In the ‘From the Body to the City’ section we find reflections on the relationship between personal space and public space, through understanding of one’s self and the surrounding space: the body which becomes the collective experience of the city as an ordered system, but also as a location of conflict and contradiction. Marina Ballo Charmet, for instance, observes the ‘background noise’ of our thoughts by means of the sections, corners and edges of urban space which we notice only through The Corner of the Eye, this ‘always seen’ to which we however do not pay the least conscious attention. Also the Stadtbild by Gerhard Richter offers us an abstract vision of reality: this time an aerial view of a bombarded Dresden, painted in black and white with powerful and decisive brushstrokes. Cesare Pietroiusti, on the other hand, provides a pointed and apt reflection on the marginalized status of the artist and vaguely raises again a theme visited by de Dominicis: the role of the artist in society. During the opening of MAXXI Pietroiusti locked himself in the service stairwell and described – this being transmitted in the hall with loudspeakers – for many hours all that he saw and how he was feeling. This section contains works by Maurizio Cattelan, Anish Kapoor, and also the more recent output by Alterazioni Video, Micol Assael etc.
On the other hand ‘Maps of Reality’ is preoccupied with the geopolitical aspects of drawing maps, and hence the projections of reality. Atelier Van Lieshout, for example, exhibits an urban plan of its Slave City, an utopian city which is self-sufficient and ecologically sustainable, where every minute of its inhabitants is regulated in order to avoid any kind of wastage, obviously to the detriment of personal liberty. Flavio Favelli, however, presents us with his Carta d’Italia Unita (‘Map of a United Italy’) which is made up of the pages from a road atlas, thus completing the entire ‘boot’ [of Italy]. Other names in this section are Giovanni Anselmo, Luca Vitone, Lawrence Weiner, Lucy e Jorge Orta.

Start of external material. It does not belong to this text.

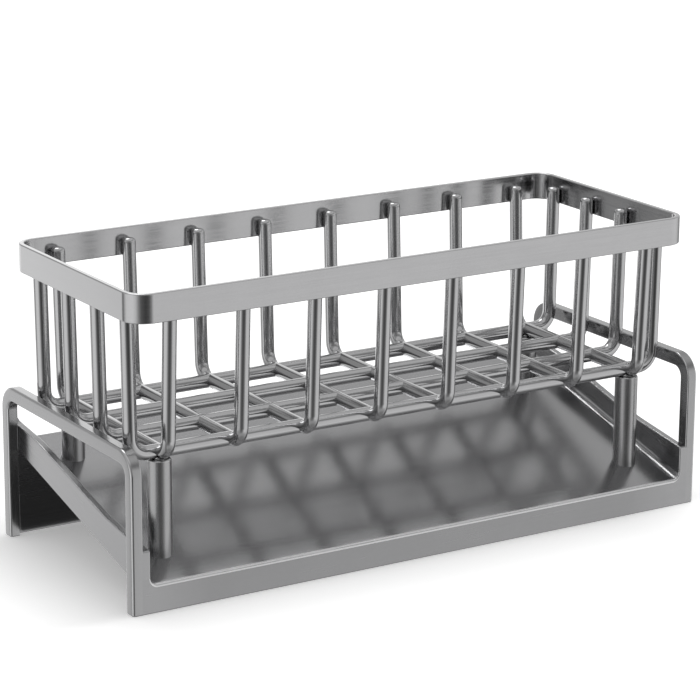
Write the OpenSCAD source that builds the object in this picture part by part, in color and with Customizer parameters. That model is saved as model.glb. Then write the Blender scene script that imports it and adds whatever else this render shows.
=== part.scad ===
// Sink caddy in two halves: a wire basket that plugs into a sloped drain base.
// Millimetres, +Z up. The origin is the middle of the base's footprint, on the
// surface it stands on. +X runs to the right, the front apron faces -Y.

/* [Base] */
// Length of the base over the two side frames
base_l = 240; // [220:2:280]
// Depth of the base, front to back
base_d = 101; // [96:1:125]
// Height of the side frames
frame_h = 58; // [54:1:75]
// Thickness of the side frame bar, along X
frame_t = 4.2; // [3:0.2:5]
// Height of the side frame's top bar
frame_bar = 5.3; // [4:0.1:6]
// Width of the side frame's legs, along Y
frame_leg = 5; // [4:0.2:6]
// Outer corner radius of the side frames
frame_r = 9; // [7:0.5:12]
// Inner corner radius of the side frames
frame_ri = 4; // [2:0.5:5]

/* [Drain tray] */
// Height of the tray's surface at the front edge
tray_front_h = 10.4; // [8:0.2:12]
// Height of the tray's surface at the rear edge
tray_rear_h = 36.2; // [30:0.2:37]
// Thickness of the tray sheet
tray_t = 2; // [1:0.2:2.4]
// Radius of the hollow seam between the tray and the side rails
seam_r = 2.4; // [1:0.2:3]
// Thickness of the front apron and the rear panel
panel_t = 2.2; // [1.6:0.2:3]

/* [Side rails] */
// Thickness of a side rail, along X
rail_t = 2.7; // [2:0.1:3]
// Height of a side rail over the tray at its front end
rail_front_h = 12.5; // [11:0.5:14]
// Height of a side rail over the tray along its middle
rail_mid_h = 9.3; // [8:0.1:9.9]
// Radius of the small upturn at the rear end of a side rail, against the leg
rail_r = 4; // [3:0.5:5]

/* [Posts] */
// Distance between the posts along X
post_x = 200; // [180:1:201]
// Distance between the posts along Y
post_y = 66; // [60:1:67]
// Height of the post tops
post_h = 49; // [48.5:0.1:52]
// Outer diameter of a post
post_d = 8.6; // [8:0.1:10]
// Bore of a post, which takes a plug pin
post_bore = 5.3; // [5.2:0.1:6]

/* [Basket] */
// Length over the rim band
rim_l = 232.6; // [231:0.1:233]
// Depth over the rim band
rim_d = 93; // [91:0.5:95]
// Height of the rim band
rim_h = 10.4; // [8:0.2:14]
// Thickness of the rim band
rim_t = 2; // [1.6:0.1:2]
// Outer corner radius of the rim band
rim_r = 8; // [5:0.5:8]
// Height from the underside of the wires to the top of the rim
basket_h = 62.2; // [50:0.2:90]
// Wire diameter
wire_d = 5.1; // [4.6:0.1:5.2]
// Bend radius at the wire's centre line
bend_r = 6.1; // [5.5:0.1:7]
// Lean of the basket's two ends, in degrees, narrower at the bottom
lean_end = 0.8; // [0:0.2:2]
// Lean of the basket's front and rear, in degrees, narrower at the bottom
lean_side = 2.4; // [0:0.2:2.6]
// How far the wire tops end below the top of the rim
top_drop = 3.2; // [2:0.2:5]
// Gap between the wires and the post tops when the basket is seated
seat_gap = 0.1; // [0.1:0.05:0.3]

/* [Plug pins] */
// Diameter of a plug pin
pin_d = 4.9; // [4:0.1:4.9]
// Length of a plug pin below the wires
pin_l = 7; // [4:0.5:10]

/* [Hidden] */

$fn = 48;
eps = 0.01;

// planes of the base
x_out = base_l / 2;
x_frame = x_out - frame_t;
x_rail = x_frame - rail_t;
y_f = -base_d / 2;
y_r = base_d / 2;
y_fi = y_f + panel_t;
y_ri = y_r - panel_t;

// tray slope
slope = (tray_rear_h - tray_front_h) / base_d;
slope_a = atan(slope);
function tray_z(y) = tray_front_h + slope * (y - y_f);

// planes of the basket, which has one node for each of its wires
n_cross = 8;
wire_r = wire_d / 2;
z_under = post_h + seat_gap;
z_wire = z_under + wire_r;
z_rim = z_under + basket_h;
z_top = z_rim - top_drop - wire_r;
half_x = rim_l / 2 - rim_t - wire_r;
half_y = rim_d / 2 - rim_t - wire_r;
lap = 0.06;
run_in = 0.6;
long_y = [for (i = [0:3]) -post_y / 2 + i * post_y / 3];
cross_x = [for (i = [0:n_cross - 1]) -post_x / 2 + i * post_x / (n_cross - 1)];

// top line of a side rail: a flatter front run, then a run parallel to the tray
rail_front_slope = 0.15;
y_join = y_f + (rail_front_h - rail_mid_h) / (slope - rail_front_slope);
y_flat = y_r - rail_r - 16.5;
y_up = y_r - rail_r;
z_flat = tray_z(y_flat) + rail_mid_h;
z_up = z_flat + 0.13 * (y_up - y_flat);
function rail_z(y) =
    y < y_join ? tray_front_h + rail_front_h + rail_front_slope * (y - y_f) :
    y < y_flat ? tray_z(y) + rail_mid_h :
    z_flat + 0.13 * (y - y_flat);
rail_top = concat(
    [for (y = [y_f, y_join, y_flat]) [y, rail_z(y)]],
    [for (a = [0:9:90]) [y_up + rail_r * sin(a), z_up + rail_r - rail_r * cos(a)]]
);

// A profile drawn in Y and Z, run along X by t from x
module along_x(x, t) {
    translate([x, 0, 0]) rotate([90, 0, 90]) linear_extrude(height = t) children();
}

// Outline of an inverted U with round upper corners
module arch_2d(w, h, r) {
    translate([-w / 2, 0]) square([w, h - r]);
    translate([-w / 2 + r, 0]) square([w - 2 * r, h]);
    for (s = [-1, 1]) translate([s * (w / 2 - r), h - r]) circle(r = r);
}

module side_frame(x) {
    color([0.46, 0.46, 0.47])
    along_x(x, frame_t) difference() {
        arch_2d(base_d, frame_h, frame_r);
        translate([0, -1])
            arch_2d(base_d - 2 * frame_leg, frame_h - frame_bar + 1, frame_ri);
    }
}

// side is -1 for the left rail and 1 for the right one. The upturn is bevelled
// off towards the tray, so that only the side against the leg stands up.
module side_rail(side) {
    color([0.42, 0.42, 0.43])
    difference() {
        along_x(side > 0 ? x_rail : -x_frame, rail_t) polygon(concat(
            [[y_fi, tray_z(y_fi)], [y_f, tray_z(y_f)]],
            rail_top,
            [[y_r, tray_z(y_r)], [y_ri, tray_z(y_ri)],
             [y_ri, tray_z(y_ri) - tray_t], [y_fi, tray_z(y_fi) - tray_t]]
        ));
        translate([side * x_rail, y_up, z_up]) rotate([atan(0.13), 0, 0])
            translate([0, 2 * rail_r, 0]) rotate([90, 0, 0]) linear_extrude(height = 2 * rail_r)
                polygon([[0, 0], [side * rail_t, rail_r * 0.9], [side * (rail_t + 1), rail_r * 0.9],
                         [side * (rail_t + 1), 3 * rail_r], [-side, 3 * rail_r], [-side, 0]]);
    }
}

// Section of the tray across X: a flat sheet with a hollow seam at each side
module tray_2d(t) {
    polygon(concat(
        [[-x_rail, -t], [x_rail, -t]],
        [for (a = [0:9:90]) [x_rail - seam_r + seam_r * cos(a), seam_r - seam_r * sin(a)]],
        [for (a = [90:-9:0]) [-x_rail + seam_r - seam_r * cos(a), seam_r - seam_r * sin(a)]]
    ));
}

// The tray's sheet between two planes across Y
module tray_run(y0, y1) {
    intersection() {
        translate([0, 0, tray_z(0)]) rotate([slope_a, 0, 0]) rotate([90, 0, 0])
            linear_extrude(height = 2 * base_d, center = true)
                tray_2d(tray_t * cos(slope_a));
        translate([-base_l, y0, -base_d]) cube([2 * base_l, y1 - y0, 3 * base_d]);
    }
}

module drain_tray() {
    color([0.4, 0.4, 0.41]) tray_run(y_fi, y_ri);
}

// A wall under an edge of the tray, from the ground to the tray's surface
module edge_wall(y0, y1) {
    along_x(-x_frame, 2 * x_frame)
        polygon([[y0, 0], [y1, 0], [y1, tray_z(y1)], [y0, tray_z(y0)]]);
    tray_run(y0, y1);
}

module front_apron() {
    color([0.5, 0.5, 0.51]) edge_wall(y_f, y_fi);
}

module rear_panel() {
    color([0.34, 0.34, 0.35]) edge_wall(y_ri, y_r);
}

// Hollow post, cut at the foot along the tray's surface
module post(x, y) {
    color([0.48, 0.48, 0.49])
    difference() {
        translate([x, y, 0]) cylinder(d = post_d, h = post_h);
        translate([x, y, -1]) cylinder(d = post_bore, h = post_h + 2);
        translate([0, 0, tray_z(0)]) rotate([slope_a, 0, 0])
            translate([-base_l, -2 * base_d, -2 * base_d]) cube([2 * base_l, 4 * base_d, 2 * base_d]);
    }
}

// Flat plan outline with round corners
module ring_2d(l, d, r) {
    square([l - 2 * r, d], center = true);
    square([l, d - 2 * r], center = true);
    for (sx = [-1, 1], sy = [-1, 1])
        translate([sx * (l / 2 - r), sy * (d / 2 - r)]) circle(r = r);
}

module rim_band() {
    color([0.5, 0.5, 0.51])
    translate([0, 0, z_rim - rim_h]) linear_extrude(height = rim_h) difference() {
        ring_2d(rim_l, rim_d, rim_r);
        ring_2d(rim_l - 2 * rim_t, rim_d - 2 * rim_t, rim_r - rim_t);
    }
}

// A wire bent to a wide U in the X and Z plane, round on top, resting at z_wire.
// Its two legs lean apart, so that their tops stand at half. The straight runs
// reach a little way into the bends, which are drawn 0.1 mm thinner.
module u_wire(half, lean) {
    corner = half - (z_top - z_wire) * tan(lean);
    bend_x = corner - bend_r * tan(45 - lean / 2);
    leg_z = z_wire + bend_r * (1 - sin(lean));
    for (s = [-1, 1]) {
        translate([s * half, 0, z_top]) rotate([0, 180 + s * lean, 0]) rotate_extrude() {
            square([wire_r, (z_top - leg_z) / cos(lean) + run_in]);
            intersection() {
                circle(r = wire_r);
                translate([0, -wire_r]) square([wire_r, wire_r]);
            }
        }
        translate([s * bend_x, 0, z_wire + bend_r]) rotate([0, 0, s > 0 ? 0 : 180])
            rotate([90, 0, 0]) rotate([0, 0, -90])
                rotate_extrude(angle = 90 - lean) translate([bend_r, 0]) circle(r = wire_r - 0.1);
    }
    translate([-bend_x - run_in, 0, z_wire]) rotate([0, 90, 0]) cylinder(r = wire_r, h = 2 * (bend_x + run_in));
}

// Long wire: a U along X, notched from above for every cross wire
module long_wire(y) {
    color([0.47, 0.47, 0.48])
    difference() {
        translate([0, y, 0]) u_wire(half_x, lean_end);
        for (x = cross_x) translate([x - wire_r - lap, y - 2 * wire_r, z_wire])
            cube([2 * (wire_r + lap), 4 * wire_r, 2 * wire_r]);
    }
}

// Cross wire: a U along Y, with a half round channel from below for every long wire
module cross_wire(x) {
    color([0.45, 0.45, 0.46])
    difference() {
        translate([x, 0, 0]) rotate([0, 0, 90]) u_wire(half_y, lean_side);
        for (y = long_y) translate([x, y, z_wire]) intersection() {
            rotate([0, 90, 0]) cylinder(r = wire_r + lap, h = 4 * wire_r, center = true);
            translate([-3 * wire_r, -3 * wire_r, -3 * wire_r]) cube([6 * wire_r, 6 * wire_r, 3 * wire_r]);
        }
    }
}

// Plug pin under a crossing, with its head coped to both wires
module plug_pin(x, y) {
    color([0.48, 0.48, 0.49])
    difference() {
        translate([x, y, z_under - pin_l]) cylinder(d = pin_d, h = pin_l + wire_r * 0.6);
        translate([x, y, z_wire]) rotate([0, 90, 0])
            cylinder(r = wire_r + 0.02, h = 4 * wire_r, center = true);
        translate([x, y, z_wire]) rotate([90, 0, 0])
            cylinder(r = wire_r + lap, h = 4 * wire_r, center = true);
    }
}

module side_frame_left() { side_frame(-x_out); }
module side_frame_right() { side_frame(x_frame); }
module side_rail_left() { side_rail(-1); }
module side_rail_right() { side_rail(1); }
module post_front_left() { post(-post_x / 2, -post_y / 2); }
module post_front_right() { post(post_x / 2, -post_y / 2); }
module post_rear_left() { post(-post_x / 2, post_y / 2); }
module post_rear_right() { post(post_x / 2, post_y / 2); }
module long_wire_front() { long_wire(long_y[0]); }
module long_wire_mid_front() { long_wire(long_y[1]); }
module long_wire_mid_rear() { long_wire(long_y[2]); }
module long_wire_rear() { long_wire(long_y[3]); }
module cross_wire_1() { cross_wire(cross_x[0]); }
module cross_wire_2() { cross_wire(cross_x[1]); }
module cross_wire_3() { cross_wire(cross_x[2]); }
module cross_wire_4() { cross_wire(cross_x[3]); }
module cross_wire_5() { cross_wire(cross_x[4]); }
module cross_wire_6() { cross_wire(cross_x[5]); }
module cross_wire_7() { cross_wire(cross_x[6]); }
module cross_wire_8() { cross_wire(cross_x[7]); }
module plug_pin_front_left() { plug_pin(-post_x / 2, -post_y / 2); }
module plug_pin_front_right() { plug_pin(post_x / 2, -post_y / 2); }
module plug_pin_rear_left() { plug_pin(-post_x / 2, post_y / 2); }
module plug_pin_rear_right() { plug_pin(post_x / 2, post_y / 2); }

side_frame_left();
side_frame_right();
side_rail_left();
side_rail_right();
drain_tray();
front_apron();
rear_panel();
post_front_left();
post_front_right();
post_rear_left();
post_rear_right();
rim_band();
long_wire_front();
long_wire_mid_front();
long_wire_mid_rear();
long_wire_rear();
cross_wire_1();
cross_wire_2();
cross_wire_3();
cross_wire_4();
cross_wire_5();
cross_wire_6();
cross_wire_7();
cross_wire_8();
plug_pin_front_left();
plug_pin_front_right();
plug_pin_rear_left();
plug_pin_rear_right();
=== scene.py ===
from math import atan, cos, hypot, pi, radians, sin, tan

import bmesh
import bpy
from mathutils import Matrix, Vector


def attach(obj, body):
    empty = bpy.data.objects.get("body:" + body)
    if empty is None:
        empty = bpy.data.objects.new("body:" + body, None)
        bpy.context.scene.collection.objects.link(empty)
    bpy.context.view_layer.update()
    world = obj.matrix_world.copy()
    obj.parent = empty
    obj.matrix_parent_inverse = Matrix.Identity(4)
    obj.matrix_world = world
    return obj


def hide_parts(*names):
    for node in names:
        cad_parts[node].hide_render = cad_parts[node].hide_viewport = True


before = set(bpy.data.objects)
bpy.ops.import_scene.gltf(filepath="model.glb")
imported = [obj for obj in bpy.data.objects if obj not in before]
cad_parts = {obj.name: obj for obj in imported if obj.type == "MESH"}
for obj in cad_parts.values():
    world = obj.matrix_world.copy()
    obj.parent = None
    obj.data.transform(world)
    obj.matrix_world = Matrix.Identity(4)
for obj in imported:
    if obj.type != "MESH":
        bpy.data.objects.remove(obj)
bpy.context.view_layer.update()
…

‘The Stage and the Imaginary’ is the title of the last section of the exhibition: this for certain is the one most linked to the visionary aspect, and in consequence is less related to the physical side of space. The museum here takes the role of a production, and as a machine that communicates between fiction and reality. William Kentridge, for example, is spellbinding with his play theatre, presenting a very personal version of ‘The Magic Flute’: Preparing the Flute. Conversely Ilya and Emilia Kabakov, in Where is our place?, envelop us in a room composed of three spatial and temporal levels. The past is a magnified museum, the present is a story of photographs and love poems, and the future is a miniature model buried beneath our feet, and ready to emerge at any moment. In this section one can view, amongst other, the works of Giulio Paolini, Michelangelo Pistoletto, Sol LeWitt, Luigi Ontani, Bill Viola, Grazia Toderi and vedovamazzei.
We are limited here to speaking about the chief exhibitions of contemporary art with which MAXXI opened its doors, but this is not to deflect importance from another facet: MAXXI Architecture, which was inaugurated with an eloquent and detailed exhibition about Luigi Moretti, Dal razionalismo all’informale (‘From Rationalism to the Informal’), which showed the historic development, models and photographs of his work. In addition MAXXI offers a photographic archive, a Department of Education, a conference hall and a bookshop.

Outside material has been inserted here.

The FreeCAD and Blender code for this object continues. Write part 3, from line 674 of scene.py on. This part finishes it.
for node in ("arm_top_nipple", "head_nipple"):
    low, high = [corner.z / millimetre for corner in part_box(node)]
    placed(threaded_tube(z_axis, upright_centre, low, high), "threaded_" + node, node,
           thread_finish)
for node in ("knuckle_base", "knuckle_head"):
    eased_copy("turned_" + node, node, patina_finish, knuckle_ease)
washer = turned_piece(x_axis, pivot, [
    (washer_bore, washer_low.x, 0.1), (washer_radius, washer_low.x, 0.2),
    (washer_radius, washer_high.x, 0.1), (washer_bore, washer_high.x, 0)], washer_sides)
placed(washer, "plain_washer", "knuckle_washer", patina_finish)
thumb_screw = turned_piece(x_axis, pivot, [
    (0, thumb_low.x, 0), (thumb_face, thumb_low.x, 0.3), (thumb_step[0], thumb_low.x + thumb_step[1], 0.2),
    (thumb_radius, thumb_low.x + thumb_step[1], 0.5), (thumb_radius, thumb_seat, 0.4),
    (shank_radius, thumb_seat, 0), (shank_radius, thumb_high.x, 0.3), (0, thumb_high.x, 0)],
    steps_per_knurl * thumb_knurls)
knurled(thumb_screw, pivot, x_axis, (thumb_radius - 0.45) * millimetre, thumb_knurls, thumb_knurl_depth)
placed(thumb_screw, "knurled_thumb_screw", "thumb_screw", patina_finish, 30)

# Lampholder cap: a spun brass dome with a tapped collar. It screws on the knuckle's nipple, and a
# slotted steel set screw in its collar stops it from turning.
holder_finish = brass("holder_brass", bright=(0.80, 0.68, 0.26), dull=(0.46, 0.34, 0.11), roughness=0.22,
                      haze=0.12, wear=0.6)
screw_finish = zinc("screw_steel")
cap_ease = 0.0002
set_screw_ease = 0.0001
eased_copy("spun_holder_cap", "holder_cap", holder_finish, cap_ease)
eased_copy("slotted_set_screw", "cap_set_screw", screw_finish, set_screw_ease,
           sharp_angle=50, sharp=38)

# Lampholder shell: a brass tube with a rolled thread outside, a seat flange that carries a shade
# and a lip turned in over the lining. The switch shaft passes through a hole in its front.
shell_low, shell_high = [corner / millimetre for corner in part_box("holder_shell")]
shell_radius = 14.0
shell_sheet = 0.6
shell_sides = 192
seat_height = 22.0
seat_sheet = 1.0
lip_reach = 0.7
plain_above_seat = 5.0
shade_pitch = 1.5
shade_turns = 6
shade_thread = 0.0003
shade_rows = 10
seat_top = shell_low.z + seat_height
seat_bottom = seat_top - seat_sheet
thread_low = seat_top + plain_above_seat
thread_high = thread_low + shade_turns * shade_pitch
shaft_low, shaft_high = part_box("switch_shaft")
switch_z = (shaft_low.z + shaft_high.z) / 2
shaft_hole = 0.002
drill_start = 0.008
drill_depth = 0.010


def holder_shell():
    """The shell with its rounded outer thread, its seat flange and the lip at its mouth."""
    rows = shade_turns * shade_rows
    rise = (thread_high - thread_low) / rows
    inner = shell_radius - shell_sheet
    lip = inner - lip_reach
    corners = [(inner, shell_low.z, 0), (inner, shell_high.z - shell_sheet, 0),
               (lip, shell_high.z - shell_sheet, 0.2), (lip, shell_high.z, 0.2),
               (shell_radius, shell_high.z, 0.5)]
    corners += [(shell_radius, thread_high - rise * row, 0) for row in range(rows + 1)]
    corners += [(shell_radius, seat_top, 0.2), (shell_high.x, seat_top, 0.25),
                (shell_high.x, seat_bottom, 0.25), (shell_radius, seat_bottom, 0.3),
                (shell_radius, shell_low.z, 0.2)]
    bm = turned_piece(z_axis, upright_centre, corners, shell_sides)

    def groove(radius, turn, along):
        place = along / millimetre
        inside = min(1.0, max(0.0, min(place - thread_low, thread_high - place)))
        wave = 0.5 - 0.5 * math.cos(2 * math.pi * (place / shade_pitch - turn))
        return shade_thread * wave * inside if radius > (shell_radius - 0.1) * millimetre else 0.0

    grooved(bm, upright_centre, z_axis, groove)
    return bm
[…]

The rhizomatic and dynamic structure of the new museum will accompany us, in this still quite new century, towards new adventures which will combine architectural space and artistic research in a mutual interlinking of contemplation and confrontation. We hope that the means which they have at their disposal, for a satisfactory continuation of this undertaking, will remain at the same high level of the initial project, and that Italy and Europe will for a long time make use of this research laboratory which is capable of taking us, in the footsteps of thought and poetry, into the 22nd century.